Nossa eterna insatisfação nos leva aonde exatamente?
Casados reclamam porque a aliança pesa;
namorados, porque não vêem mais os amigos; solteiros, porque não têm de quem
receber o último telefonema do dia. Jovens são revoltados por não poderem fazer
nada do que querem; velhos, por não conseguirem. Chefes se estressam porque
vivem sob pressão e subordinados vivem estressados por causa dos chefes. Nunca
estamos satisfeitos. Por mais azul que o céu esteja, sempre achamos - lááá
longe - uma nuvem que virá, sabemos que virá, e cobrirá o nosso sol. E, mesmo
sob 40 graus, passamos a sentir frio. "Nada mais insuportável do que
muitos dias de felicidade contínua" (Oscar Wilde). É bizarro mas real. Não
suportamos a felicidade por muito tempo; tudo fica fácil demais, tranqüilo,
calmo e desde crianças aprendemos que, se algo vale a pena, precisa ser árduo,
trabalhoso, hercúleo (e quanta deprê nos rende essa teoria patética). A
ridícula verdade é que não sabemos lidar com a alegria - a praia eternamente
ensolarada vira um tédio. E então avistamos (ou criamos, não importa) a nuvem.

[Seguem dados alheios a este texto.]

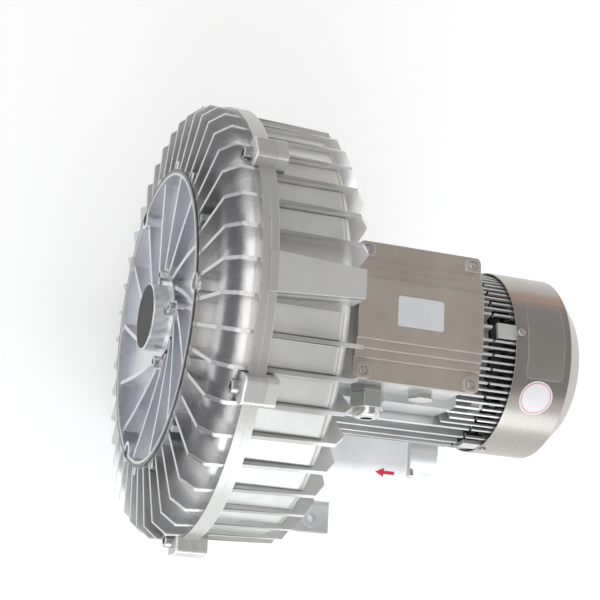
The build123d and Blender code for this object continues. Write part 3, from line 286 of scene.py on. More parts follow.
def new_group(name, inputs, outputs):
    """Empty shader node group with named sockets; returns it with its two end nodes."""
    group = bpy.data.node_groups.new(name, "ShaderNodeTree")
    for label, kind, value in inputs:
        socket = group.interface.new_socket(name=label, in_out="INPUT", socket_type=kind)
        if value is not None:
            socket.default_value = value
    for label, kind in outputs:
        group.interface.new_socket(name=label, in_out="OUTPUT", socket_type=kind)
    return group, group.nodes.new("NodeGroupInput"), group.nodes.new("NodeGroupOutput")


# Shared effects

def edge_wear_and_highlight_group():
    """Edge Wear And Highlight: a mask along outer edges, partly rubbed metal and partly a painted edge highlight,
    and a normal that rounds them.
    """
    group, ends, out = new_group("Edge Wear And Highlight", [("Radius", "NodeSocketFloat", 0.001),
                                               ("Amount", "NodeSocketFloat", 1.0),
                                               ("Patches", "NodeSocketVector", None)],
                                 [("Mask", "NodeSocketFloat"), ("Normal", "NodeSocketVector")])
    rounded = node(group, "ShaderNodeBevel", Radius=ends.outputs["Radius"])
    rounded.samples = 6
    geometry = group.nodes.new("ShaderNodeNewGeometry")
    facing = group.nodes.new("ShaderNodeVectorMath")
    facing.operation = "DOT_PRODUCT"
    group.links.new(rounded.outputs[0], facing.inputs[0])
    group.links.new(geometry.outputs["Normal"], facing.inputs[1])
    turn = maths(group, "SUBTRACT", 1.0, facing.outputs["Value"])
    band = ramp(group, turn, 0.01, 0.2)
    broken = maths(group, "ADD", noise(group, ends.outputs["Patches"], 60.0), 0.35, clamp=True)
    # Edge mask: partly rubbed metal, partly where a painted highlight goes
    mask = maths(group, "MULTIPLY", band, broken)
    mask = maths(group, "MULTIPLY", mask, ends.outputs["Amount"], clamp=True)
    group.links.new(mask, out.inputs["Mask"])
    group.links.new(rounded.outputs[0], out.inputs["Normal"])
    return group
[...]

Li, não lembro onde, que "a vida nos
pareceria subitamente maravilhosa se estivéssemos ameaçados de morrer - então
declararíamos nosso amor, viajaríamos à Índia, realizaríamos nossos sonhos. E
caso o cataclismo não acontecesse, voltaríamos ao cotidiano, no qual a
negligência supera o desejo". (A negligência supera o desejo - preste
atenção nisso, sempre). Nossa eterna insatisfação, em vez de servir de impulso
para nos levar a algum lugar melhor, vira uma âncora, agravando a sensação de impotência,
nos entregando à inércia. Então sucumbimos à preguiça. Passamos a achar que o
normal é estarmos "meia-boca" (não estamos felizes, é certo, mas por
que razão haveríamos de ficar mais tristes?). E daí, quando alguém aparece
sorrindo além do previsto por lei, surtamos. Por que ele ri e nós não? Por que
tantos dentes? Cadê a graça? Viu passarinho verde?
É divertido observar a irritação de alguns
perante a alegria alheia. Olham para aquilo como se estivessem presenciando a
metamorfose do lobisomem de Joanópolis. Quando alguém parece estar contente (e
está), nossa primeira reação é nos compadecermos pela ingenuidade da criatura
sorridente, como se estupidez fosse premissa pra felicidade, e gentileza,
atributo de lobotomizados ou doentes mentais. Nos é tão incutido o conceito de
que os deprimidos, românticos incompreendidos, é que são geniais (toda aquela
profundidade de sentimentos, cenho franzido, etc. e tal) que tendemos a encarar
pessoas alegres como serezinhos sem sal, agüinha morna que nem chá dá pra
fazer... Sai de mim! Se for assim, o Prozac será o responsável pela
não-existência de grandes artistas pelo resto das eras. E eu me alegrarei de
ser absolutamente medíocre e saltitante.
Não vejo nada errado em nunca estarmos
satisfeitos, em desejarmos (há muitos anos alguém me disse que desejos são como
cavalos: não são eles que decidem para onde vamos, mas com eles vamos mais
rápido). O problema reside em ficarmos nos culpando por nunca estarmos
completamente felizes ou acharmos poético arrastar as meias pela casa. O fato é
que "algo sempre nos falta - o que chamamos de Deus, o que chamamos de
amor, saúde, dinheiro, esperança ou paz. Para seu próprio bem, guarde esse
recado: alguma coisa sempre faz falta. Guarde sem dor, embora doa, e em segredo"
(Caio Fernando Abreu). Daí, sim, poderemos ser felizes. No início, quando der.
E um dia, quem sabe, a maior parte do tempo.